**Challenge**
Restate, word for word, every line of the data.

- - - -

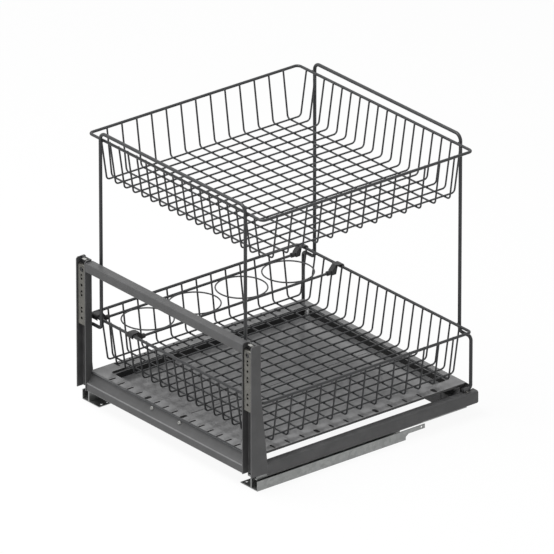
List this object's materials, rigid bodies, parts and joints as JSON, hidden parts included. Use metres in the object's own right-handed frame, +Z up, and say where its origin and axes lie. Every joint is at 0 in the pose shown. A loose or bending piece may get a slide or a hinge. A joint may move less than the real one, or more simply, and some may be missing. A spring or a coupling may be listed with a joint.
{
  "type": "pull out cabinet basket",
  "caption": "Base cabinet pull-out with stacked wire baskets on full-extension runners, a bottle rack, a pressed tray and height-adjustable door plates.",
  "frame": {"origin": "on the cabinet floor, under the middle of the closed pull-out's bounding box", "axes": "+X to the right seen from the door, -Y towards the door and the user, +Z up"},
  "size_m": [0.464, 0.484, 0.4993],
  "materials": {
    "dark_wire": "satin powder coat",
    "dark_sheet": "satin powder coat",
    "grey_sheet": "satin powder coat",
    "galvanised_steel": "galvanised, dull",
    "nickel_steel": "nickel plated",
    "black_plastic": "moulded, matte"
  },
  "bodies": {
    "cabinet_side": {"cabinet_member_left": "galvanised_steel", "cabinet_member_right": "galvanised_steel", "soft_close_left": "black_plastic", "soft_close_right": "black_plastic"},
    "drawer": {"drawer_member_left": "galvanised_steel", "drawer_member_right": "galvanised_steel", "side_rail_left": "dark_sheet", "side_rail_right": "dark_sheet", "rail_caps": "dark_sheet", "front_profile": "dark_sheet", "profile_screws": "nickel_steel", "rear_cross_member": "dark_sheet", "tray": "grey_sheet", "upright_left": "dark_sheet", "upright_right": "dark_sheet", "cross_bar": "dark_sheet", "guide_studs": "nickel_steel", "front_frame": "dark_wire", "rear_frame": "dark_wire", "foot_clamps": "galvanised_steel", "clamp_screws": "nickel_steel", "upper_basket_rim": "dark_wire", "upper_basket_long_wires": "dark_wire", "upper_basket_cross_wires": "dark_wire", "lower_basket_rim": "dark_wire", "lower_basket_long_wires": "dark_wire", "lower_basket_cross_wires": "dark_wire", "rack_rods": "dark_wire", "rack_rings": "dark_wire", "rack_clips": "black_plastic", "latch_base_left": "black_plastic", "latch_base_right": "black_plastic"},
    "middle_left": {"middle_member_left": "galvanised_steel"},
    "lower_cage_left_body": {"lower_cage_left": "black_plastic", "lower_rollers_left": "nickel_steel"},
    "upper_cage_left_body": {"upper_cage_left": "black_plastic", "upper_rollers_left": "nickel_steel"},
    "door_plate_left_body": {"door_plate_left": "nickel_steel"},
    "cam_screw_left_body": {"cam_screw_left": "black_plastic"},
    "latch_left": {"latch_lever_left": "black_plastic"},
    "middle_right": {"middle_member_right": "galvanised_steel"},
    "lower_cage_right_body": {"lower_cage_right": "black_plastic", "lower_rollers_right": "nickel_steel"},
    "upper_cage_right_body": {"upper_cage_right": "black_plastic", "upper_rollers_right": "nickel_steel"},
    "door_plate_right_body": {"door_plate_right": "nickel_steel"},
    "cam_screw_right_body": {"cam_screw_right": "black_plastic"},
    "latch_right": {"latch_lever_right": "black_plastic"}
  },
  "joints": [
    {"name": "drawer_slide", "type": "slide", "parent": "cabinet_side", "child": "drawer", "axis": [0, -1, 0], "range_m": [0, 0.45]},
    {"name": "middle_left_slide", "type": "slide", "parent": "cabinet_side", "child": "middle_left", "axis": [0, -1, 0], "range_m": [0, 0.225]},
    {"name": "lower_cage_left_slide", "type": "slide", "parent": "cabinet_side", "child": "lower_cage_left_body", "axis": [0, -1, 0], "range_m": [0, 0.1125]},
    {"name": "upper_cage_left_slide", "type": "slide", "parent": "cabinet_side", "child": "upper_cage_left_body", "axis": [0, -1, 0], "range_m": [0, 0.3375]},
    {"name": "cam_screw_left_turn", "type": "hinge", "parent": "drawer", "child": "cam_screw_left_body", "pos_m": [-0.21615, -0.23, 0.244], "axis": [0, 1, 0], "range_deg": [-60, 60]},
    {"name": "door_plate_left_lift", "type": "slide", "parent": "drawer", "child": "door_plate_left_body", "axis": [0, 0, 1], "range_m": [-0.002, 0.002]},
    {"name": "latch_left_turn", "type": "hinge", "parent": "drawer", "child": "latch_left", "pos_m": [-0.1909, -0.1968, 0.0267], "axis": [0, 0, -1], "range_deg": [0, 15], "stiffness_Nm_per_rad": 0.02, "springref_deg": -5.73},
    {"name": "middle_right_slide", "type": "slide", "parent": "cabinet_side", "child": "middle_right", "axis": [0, -1, 0], "range_m": [0, 0.225]},
    {"name": "lower_cage_right_slide", "type": "slide", "parent": "cabinet_side", "child": "lower_cage_right_body", "axis": [0, -1, 0], "range_m": [0, 0.1125]},
    {"name": "upper_cage_right_slide", "type": "slide", "parent": "cabinet_side", "child": "upper_cage_right_body", "axis": [0, -1, 0], "range_m": [0, 0.3375]},
    {"name": "cam_screw_right_turn", "type": "hinge", "parent": "drawer", "child": "cam_screw_right_body", "pos_m": [0.21615, -0.23, 0.244], "axis": [0, -1, 0], "range_deg": [-60, 60]},
    {"name": "door_plate_right_lift", "type": "slide", "parent": "drawer", "child": "door_plate_right_body", "axis": [0, 0, 1], "range_m": [-0.002, 0.002]},
    {"name": "latch_right_turn", "type": "hinge", "parent": "drawer", "child": "latch_right", "pos_m": [0.1909, -0.1968, 0.0267], "axis": [0, 0, 1], "range_deg": [0, 15], "stiffness_Nm_per_rad": 0.02, "springref_deg": -5.73}
  ],
  "couplings": [
    {"joint": "middle_left_slide", "follows": "drawer_slide", "ratio": 0.5},
    {"joint": "lower_cage_left_slide", "follows": "drawer_slide", "ratio": 0.25},
    {"joint": "upper_cage_left_slide", "follows": "drawer_slide", "ratio": 0.75},
    {"joint": "cam_screw_left_turn", "follows": "door_plate_left_lift", "rad_per_m": 400},
    {"joint": "middle_right_slide", "follows": "drawer_slide", "ratio": 0.5},
    {"joint": "lower_cage_right_slide", "follows": "drawer_slide", "ratio": 0.25},
    {"joint": "upper_cage_right_slide", "follows": "drawer_slide", "ratio": 0.75},
    {"joint": "cam_screw_right_turn", "follows": "door_plate_right_lift", "rad_per_m": 400}
  ]
}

- - - -

**Worked solution**
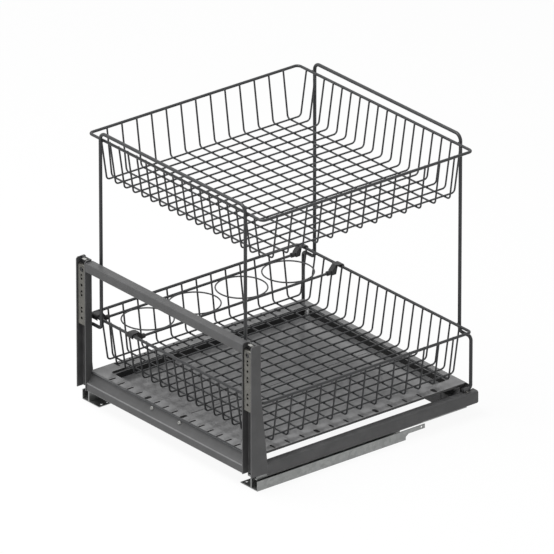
List this object's materials, rigid bodies, parts and joints as JSON, hidden parts included. Use metres in the object's own right-handed frame, +Z up, and say where its origin and axes lie. Every joint is at 0 in the pose shown. A loose or bending piece may get a slide or a hinge. A joint may move less than the real one, or more simply, and some may be missing. A spring or a coupling may be listed with a joint.
{
  "type": "pull out cabinet basket",
  "caption": "Base cabinet pull-out with stacked wire baskets on full-extension runners, a bottle rack, a pressed tray and height-adjustable door plates.",
  "frame": {"origin": "on the cabinet floor, under the middle of the closed pull-out's bounding box", "axes": "+X to the right seen from the door, -Y towards the door and the user, +Z up"},
  "size_m": [0.464, 0.484, 0.4993],
  "materials": {
    "dark_wire": "satin powder coat",
    "dark_sheet": "satin powder coat",
    "grey_sheet": "satin powder coat",
    "galvanised_steel": "galvanised, dull",
    "nickel_steel": "nickel plated",
    "black_plastic": "moulded, matte"
  },
  "bodies": {
    "cabinet_side": {"cabinet_member_left": "galvanised_steel", "cabinet_member_right": "galvanised_steel", "soft_close_left": "black_plastic", "soft_close_right": "black_plastic"},
    "drawer": {"drawer_member_left": "galvanised_steel", "drawer_member_right": "galvanised_steel", "side_rail_left": "dark_sheet", "side_rail_right": "dark_sheet", "rail_caps": "dark_sheet", "front_profile": "dark_sheet", "profile_screws": "nickel_steel", "rear_cross_member": "dark_sheet", "tray": "grey_sheet", "upright_left": "dark_sheet", "upright_right": "dark_sheet", "cross_bar": "dark_sheet", "guide_studs": "nickel_steel", "front_frame": "dark_wire", "rear_frame": "dark_wire", "foot_clamps": "galvanised_steel", "clamp_screws": "nickel_steel", "upper_basket_rim": "dark_wire", "upper_basket_long_wires": "dark_wire", "upper_basket_cross_wires": "dark_wire", "lower_basket_rim": "dark_wire", "lower_basket_long_wires": "dark_wire", "lower_basket_cross_wires": "dark_wire", "rack_rods": "dark_wire", "rack_rings": "dark_wire", "rack_clips": "black_plastic", "latch_base_left": "black_plastic", "latch_base_right": "black_plastic"},
    "middle_left": {"middle_member_left": "galvanised_steel"},
    "lower_cage_left_body": {"lower_cage_left": "black_plastic", "lower_rollers_left": "nickel_steel"},
    "upper_cage_left_body": {"upper_cage_left": "black_plastic", "upper_rollers_left": "nickel_steel"},
    "door_plate_left_body": {"door_plate_left": "nickel_steel"},
    "cam_screw_left_body": {"cam_screw_left": "black_plastic"},
    "latch_left": {"latch_lever_left": "black_plastic"},
    "middle_right": {"middle_member_right": "galvanised_steel"},
    "lower_cage_right_body": {"lower_cage_right": "black_plastic", "lower_rollers_right": "nickel_steel"},
    "upper_cage_right_body": {"upper_cage_right": "black_plastic", "upper_rollers_right": "nickel_steel"},
    "door_plate_right_body": {"door_plate_right": "nickel_steel"},
    "cam_screw_right_body": {"cam_screw_right": "black_plastic"},
    "latch_right": {"latch_lever_right": "black_plastic"}
  },
  "joints": [
    {"name": "drawer_slide", "type": "slide", "parent": "cabinet_side", "child": "drawer", "axis": [0, -1, 0], "range_m": [0, 0.45]},
    {"name": "middle_left_slide", "type": "slide", "parent": "cabinet_side", "child": "middle_left", "axis": [0, -1, 0], "range_m": [0, 0.225]},
    {"name": "lower_cage_left_slide", "type": "slide", "parent": "cabinet_side", "child": "lower_cage_left_body", "axis": [0, -1, 0], "range_m": [0, 0.1125]},
    {"name": "upper_cage_left_slide", "type": "slide", "parent": "cabinet_side", "child": "upper_cage_left_body", "axis": [0, -1, 0], "range_m": [0, 0.3375]},
    {"name": "cam_screw_left_turn", "type": "hinge", "parent": "drawer", "child": "cam_screw_left_body", "pos_m": [-0.21615, -0.23, 0.244], "axis": [0, 1, 0], "range_deg": [-60, 60]},
    {"name": "door_plate_left_lift", "type": "slide", "parent": "drawer", "child": "door_plate_left_body", "axis": [0, 0, 1], "range_m": [-0.002, 0.002]},
    {"name": "latch_left_turn", "type": "hinge", "parent": "drawer", "child": "latch_left", "pos_m": [-0.1909, -0.1968, 0.0267], "axis": [0, 0, -1], "range_deg": [0, 15], "stiffness_Nm_per_rad": 0.02, "springref_deg": -5.73},
    {"name": "middle_right_slide", "type": "slide", "parent": "cabinet_side", "child": "middle_right", "axis": [0, -1, 0], "range_m": [0, 0.225]},
    {"name": "lower_cage_right_slide", "type": "slide", "parent": "cabinet_side", "child": "lower_cage_right_body", "axis": [0, -1, 0], "range_m": [0, 0.1125]},
    {"name": "upper_cage_right_slide", "type": "slide", "parent": "cabinet_side", "child": "upper_cage_right_body", "axis": [0, -1, 0], "range_m": [0, 0.3375]},
    {"name": "cam_screw_right_turn", "type": "hinge", "parent": "drawer", "child": "cam_screw_right_body", "pos_m": [0.21615, -0.23, 0.244], "axis": [0, -1, 0], "range_deg": [-60, 60]},
    {"name": "door_plate_right_lift", "type": "slide", "parent": "drawer", "child": "door_plate_right_body", "axis": [0, 0, 1], "range_m": [-0.002, 0.002]},
    {"name": "latch_right_turn", "type": "hinge", "parent": "drawer", "child": "latch_right", "pos_m": [0.1909, -0.1968, 0.0267], "axis": [0, 0, 1], "range_deg": [0, 15], "stiffness_Nm_per_rad": 0.02, "springref_deg": -5.73}
  ],
  "couplings": [
    {"joint": "middle_left_slide", "follows": "drawer_slide", "ratio": 0.5},
    {"joint": "lower_cage_left_slide", "follows": "drawer_slide", "ratio": 0.25},
    {"joint": "upper_cage_left_slide", "follows": "drawer_slide", "ratio": 0.75},
    {"joint": "cam_screw_left_turn", "follows": "door_plate_left_lift", "rad_per_m": 400},
    {"joint": "middle_right_slide", "follows": "drawer_slide", "ratio": 0.5},
    {"joint": "lower_cage_right_slide", "follows": "drawer_slide", "ratio": 0.25},
    {"joint": "upper_cage_right_slide", "follows": "drawer_slide", "ratio": 0.75},
    {"joint": "cam_screw_right_turn", "follows": "door_plate_right_lift", "rad_per_m": 400}
  ]
}